Consider a scenario where there only a single core processor exists. Splitting your task into multiple threads uses the same process context (shared resource) and they run simultaneously. As the threads are just sharing time, how come their run time (turnaround time) is less than a single threaded process?

You are entirely correct to be skeptical of any claimed speedup here.

First off, as Servy and others point out in their answers, if the jobs are not processor bound then clearly there can be some speedups here because while the processor is idle waiting for the disk or the network to come back, it could be doing the work of another thread.

But let's suppose you have two processor-bound tasks, a single processor, and either two threads or one thread. In the one-thread scenario it goes like this:

Do 100% of the work of job 1. Suppose this takes 1000 ms.
Do 100% of the work of job 2. Suppose this takes 1000 ms.

Total time: two seconds. Total jobs done: two. But here's the important bit: the client that was waiting for job 1 got their job done in only one second. The client that was waiting for job 2 had to wait two seconds.

Now if we have two threads and one CPU it goes like this:

Do 10% of the work of job 1, for 100 ms.
Do 10% of the work of job 2, for 100 ms.
Do 10% of the work of job 1
Do 10% of the work of job 2
...

Again, total time two seconds, but this time the client that was waiting for job 1 got their job done in 1.9 seconds, nearly 100% slower than the one-thread scenario!

So that's the moral of the story here, that you are entirely correct to point out. If the following conditions are met:

The jobs are CPU-bound
There are more threads than CPUs
The work is useful only for its end result

Then adding more threads only slows you down.

Libraries such as the Task Parallel Library are designed for this scenario; they try to figure out when adding more threads will make things worse, and try to only schedule as many threads as there are CPUs to serve them.

Now, if any of those conditions are not met then adding more threads is a good idea.

If the jobs are not CPU bound then adding more threads allows the CPU to do work when it would otherwise be idle, waiting for network or disk.
If there are idle CPUs then adding more threads allows those CPUs to be scheduled.
If partially-computed results are useful then adding more threads improves the situation because there are more opportunities for clients to consume partially-computed results. In our second scenario, for instance, the clients of both jobs are getting partial results every 200 milliseconds, which is fair.

Java threads and number of cores

Processes vs Threads

In days of old, each process had precisely one thread of execution, so processes were scheduled onto cores directly (and in these old days, there was almost only one core to schedule onto). However, in operating systems that support threading (which is almost all moderns OS's), it is threads, not processes that are scheduled. So for the rest of this discussion we will talk exclusively about threads, and you should understand that each running process has one or more threads of execution.

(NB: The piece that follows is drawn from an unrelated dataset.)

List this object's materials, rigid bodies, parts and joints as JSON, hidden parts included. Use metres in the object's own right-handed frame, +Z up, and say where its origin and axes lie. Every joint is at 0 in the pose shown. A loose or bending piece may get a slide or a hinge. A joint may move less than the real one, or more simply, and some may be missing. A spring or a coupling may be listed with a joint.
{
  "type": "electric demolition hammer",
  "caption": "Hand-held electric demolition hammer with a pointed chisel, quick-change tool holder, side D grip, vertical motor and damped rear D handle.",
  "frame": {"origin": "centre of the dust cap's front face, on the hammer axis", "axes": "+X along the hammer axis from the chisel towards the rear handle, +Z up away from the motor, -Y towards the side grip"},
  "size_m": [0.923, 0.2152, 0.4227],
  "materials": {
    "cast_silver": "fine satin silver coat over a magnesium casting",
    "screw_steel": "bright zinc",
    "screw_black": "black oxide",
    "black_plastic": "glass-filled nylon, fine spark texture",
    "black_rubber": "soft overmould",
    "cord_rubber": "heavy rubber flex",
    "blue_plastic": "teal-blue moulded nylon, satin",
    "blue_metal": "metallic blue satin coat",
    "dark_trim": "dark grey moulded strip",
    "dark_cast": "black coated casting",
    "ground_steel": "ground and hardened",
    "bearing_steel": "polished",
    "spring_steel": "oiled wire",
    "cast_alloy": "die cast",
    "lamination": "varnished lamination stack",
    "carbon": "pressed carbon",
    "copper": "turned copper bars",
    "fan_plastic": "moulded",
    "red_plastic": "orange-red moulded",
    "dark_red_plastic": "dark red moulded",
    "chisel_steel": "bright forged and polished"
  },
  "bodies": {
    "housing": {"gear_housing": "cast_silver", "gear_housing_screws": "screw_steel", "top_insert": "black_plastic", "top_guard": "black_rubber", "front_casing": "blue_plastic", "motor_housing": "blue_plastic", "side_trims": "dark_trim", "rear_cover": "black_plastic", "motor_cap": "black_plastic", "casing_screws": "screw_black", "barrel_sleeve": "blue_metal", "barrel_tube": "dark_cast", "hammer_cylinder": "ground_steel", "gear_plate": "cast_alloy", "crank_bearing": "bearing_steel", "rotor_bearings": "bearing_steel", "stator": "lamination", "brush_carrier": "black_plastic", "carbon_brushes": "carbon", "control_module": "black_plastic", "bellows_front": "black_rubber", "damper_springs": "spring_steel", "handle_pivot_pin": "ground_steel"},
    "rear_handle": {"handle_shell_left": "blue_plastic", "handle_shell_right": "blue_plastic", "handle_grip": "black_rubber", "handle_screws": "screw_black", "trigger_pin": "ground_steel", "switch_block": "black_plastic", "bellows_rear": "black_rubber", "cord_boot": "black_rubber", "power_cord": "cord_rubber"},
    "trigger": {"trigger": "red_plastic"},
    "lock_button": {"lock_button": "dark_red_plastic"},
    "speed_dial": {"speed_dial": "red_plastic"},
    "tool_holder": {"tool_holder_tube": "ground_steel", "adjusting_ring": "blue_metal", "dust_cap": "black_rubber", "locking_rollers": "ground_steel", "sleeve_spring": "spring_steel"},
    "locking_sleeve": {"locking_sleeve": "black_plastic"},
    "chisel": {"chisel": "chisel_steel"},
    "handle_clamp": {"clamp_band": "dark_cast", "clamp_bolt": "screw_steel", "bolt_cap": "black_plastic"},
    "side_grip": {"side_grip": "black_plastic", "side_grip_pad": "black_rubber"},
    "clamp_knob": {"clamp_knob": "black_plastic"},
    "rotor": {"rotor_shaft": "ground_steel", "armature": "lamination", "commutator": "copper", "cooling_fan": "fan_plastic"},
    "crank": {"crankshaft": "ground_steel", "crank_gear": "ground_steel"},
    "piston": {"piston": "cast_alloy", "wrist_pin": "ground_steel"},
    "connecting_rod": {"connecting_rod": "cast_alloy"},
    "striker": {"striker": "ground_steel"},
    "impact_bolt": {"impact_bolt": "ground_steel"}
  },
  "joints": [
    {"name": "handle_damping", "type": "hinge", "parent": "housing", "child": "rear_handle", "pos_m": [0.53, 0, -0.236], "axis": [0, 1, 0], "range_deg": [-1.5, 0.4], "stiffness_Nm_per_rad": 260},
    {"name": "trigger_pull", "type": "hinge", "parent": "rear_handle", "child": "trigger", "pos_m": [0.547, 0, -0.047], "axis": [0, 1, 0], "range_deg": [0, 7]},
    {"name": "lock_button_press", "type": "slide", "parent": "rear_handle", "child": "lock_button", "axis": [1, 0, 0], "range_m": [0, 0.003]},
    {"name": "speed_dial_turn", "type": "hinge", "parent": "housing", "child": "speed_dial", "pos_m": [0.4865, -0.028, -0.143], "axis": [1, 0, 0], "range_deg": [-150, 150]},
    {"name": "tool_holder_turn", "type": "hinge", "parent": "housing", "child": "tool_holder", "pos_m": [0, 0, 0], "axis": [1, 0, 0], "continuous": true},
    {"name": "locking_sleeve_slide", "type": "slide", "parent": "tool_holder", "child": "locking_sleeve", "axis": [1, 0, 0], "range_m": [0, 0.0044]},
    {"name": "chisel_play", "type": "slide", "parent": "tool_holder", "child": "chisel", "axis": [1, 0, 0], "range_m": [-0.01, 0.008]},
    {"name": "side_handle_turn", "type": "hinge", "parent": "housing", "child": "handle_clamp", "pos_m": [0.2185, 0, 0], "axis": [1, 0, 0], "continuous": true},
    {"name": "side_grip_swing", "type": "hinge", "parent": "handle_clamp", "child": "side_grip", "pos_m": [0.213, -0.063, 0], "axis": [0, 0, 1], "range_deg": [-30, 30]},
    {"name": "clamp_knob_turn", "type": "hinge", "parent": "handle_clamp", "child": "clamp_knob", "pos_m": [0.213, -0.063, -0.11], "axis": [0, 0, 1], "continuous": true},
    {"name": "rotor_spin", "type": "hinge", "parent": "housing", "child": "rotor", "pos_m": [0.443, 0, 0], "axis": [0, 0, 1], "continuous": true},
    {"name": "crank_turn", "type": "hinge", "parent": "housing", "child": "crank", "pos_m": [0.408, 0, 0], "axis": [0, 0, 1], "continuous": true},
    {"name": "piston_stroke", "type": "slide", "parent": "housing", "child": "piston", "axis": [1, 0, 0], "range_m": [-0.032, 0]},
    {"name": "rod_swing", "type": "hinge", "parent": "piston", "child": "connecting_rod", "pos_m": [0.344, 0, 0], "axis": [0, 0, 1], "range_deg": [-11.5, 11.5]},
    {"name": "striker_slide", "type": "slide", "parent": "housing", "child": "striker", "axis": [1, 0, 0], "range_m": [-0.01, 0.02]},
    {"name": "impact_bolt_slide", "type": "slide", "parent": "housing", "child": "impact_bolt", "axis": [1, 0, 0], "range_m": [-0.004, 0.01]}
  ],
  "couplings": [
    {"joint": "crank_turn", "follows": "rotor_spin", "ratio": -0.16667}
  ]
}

Parallelism vs Concurrency

When two threads are running in parallel, they are both running at the same time. For example, if we have two threads, A and B, then their parallel execution would look like this:

CPU 1: A ------------------------->

CPU 2: B ------------------------->

When two threads are running concurrently, their execution overlaps. Overlapping can happen in one of two ways: either the threads are executing at the same time (i.e. in parallel, as above), or their executions are being interleaved on the processor, like so:

CPU 1: A -----------> B ----------> A -----------> B ---------->

So, for our purposes, parallelism can be thought of as a special case of concurrency*

Scheduling

But we are able to produce a thread pool(lets say 30) with a larger number than the number of cores that we posses(lets say 4) and have them run concurrently. How is this possible if we are only have 4 cores?

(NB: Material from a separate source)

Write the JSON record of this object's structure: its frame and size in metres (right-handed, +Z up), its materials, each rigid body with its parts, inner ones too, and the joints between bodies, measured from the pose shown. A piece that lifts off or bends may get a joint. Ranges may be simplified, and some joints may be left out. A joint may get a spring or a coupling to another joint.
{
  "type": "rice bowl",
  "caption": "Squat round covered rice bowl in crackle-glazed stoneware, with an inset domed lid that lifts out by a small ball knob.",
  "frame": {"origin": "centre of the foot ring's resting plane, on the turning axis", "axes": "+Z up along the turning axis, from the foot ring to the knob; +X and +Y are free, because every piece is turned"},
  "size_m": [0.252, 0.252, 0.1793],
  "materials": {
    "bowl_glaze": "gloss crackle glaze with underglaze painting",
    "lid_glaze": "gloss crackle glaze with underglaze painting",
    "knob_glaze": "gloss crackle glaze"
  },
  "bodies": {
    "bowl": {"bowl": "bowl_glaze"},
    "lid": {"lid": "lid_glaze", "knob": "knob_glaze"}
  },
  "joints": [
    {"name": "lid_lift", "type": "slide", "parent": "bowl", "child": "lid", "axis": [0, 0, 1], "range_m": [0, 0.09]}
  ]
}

In this case, they can run concurrently because the CPU scheduler is giving each one of those 30 threads some share of CPU time. Some threads will be running in parallel (if you have 4 cores, then 4 threads will be running in parallel at any one time), but all 30 threads will be running concurrently. The reason you can then go play games or browse the web is that these new threads are added to the thread pool/queue and also given a share of CPU time.

Logical vs Physical Cores

According to my current understanding, a core can only perform 1 process at a time

This is not quite true. Due to very clever hardware design and pipelining that would be much too long to go into here (plus I don't understand it), it is possible for one physical core to actually be executing two completely different threads of execution at the same time. Chew over that sentence a bit if you need to -- it still blows my mind.

This amazing feat is called simultaneous multi-threading (or popularly Hyper-Threading, although that is a proprietary name for a specific instance of such technology). Thus, we have physical cores, which are the actual hardware CPU cores, and logical cores, which is the number of cores the operating system tells software is available for use. Logical cores are essentially an abstraction. In typical modern Intel CPUs, each physical core acts as two logical cores.

can someone explain how this works and also recommend some good reading on this?

I would recommend Operating System Concepts if you really want to understand how processes, threads, and scheduling all work together.

The precise meanings of the terms parallel and concurrent are hotly debated, even here in our very own stack overflow. What one means by these terms depends a lot on the application domain.

How to determine optimal number of threads for high latency network requests?

It will shock you, but you do not need any threads for I/O (quantitatively, this means 0 threads). It is good that you have studied that multithreading does not multiply your network bandwidth. Now, it is time to know that threads do computation. They are not doing the (high-latency) communication. The communication is performed by a network adapter, which is another process, running really in parallel with with CPU. It is stupid to allocate a thread (see which resources allocated are listed by this gentlemen who claims that you need 1 thread) just to sleep until network adapter finishes its job. You need no threads for I/O = you need 0 threads.

It makes sense to allocate the threads for computation to make in parallel with I/O request(s). The amount of threads will depend on the computation-to-communication ratio and limited by the number of cores in your CPU.

Sorry, I had to say that despite you have certainly implied the commitment to blocking I/O, so many people do not understand this basic thing. Take the advise, use asynchronous I/O and you'll see that the issue does not exist.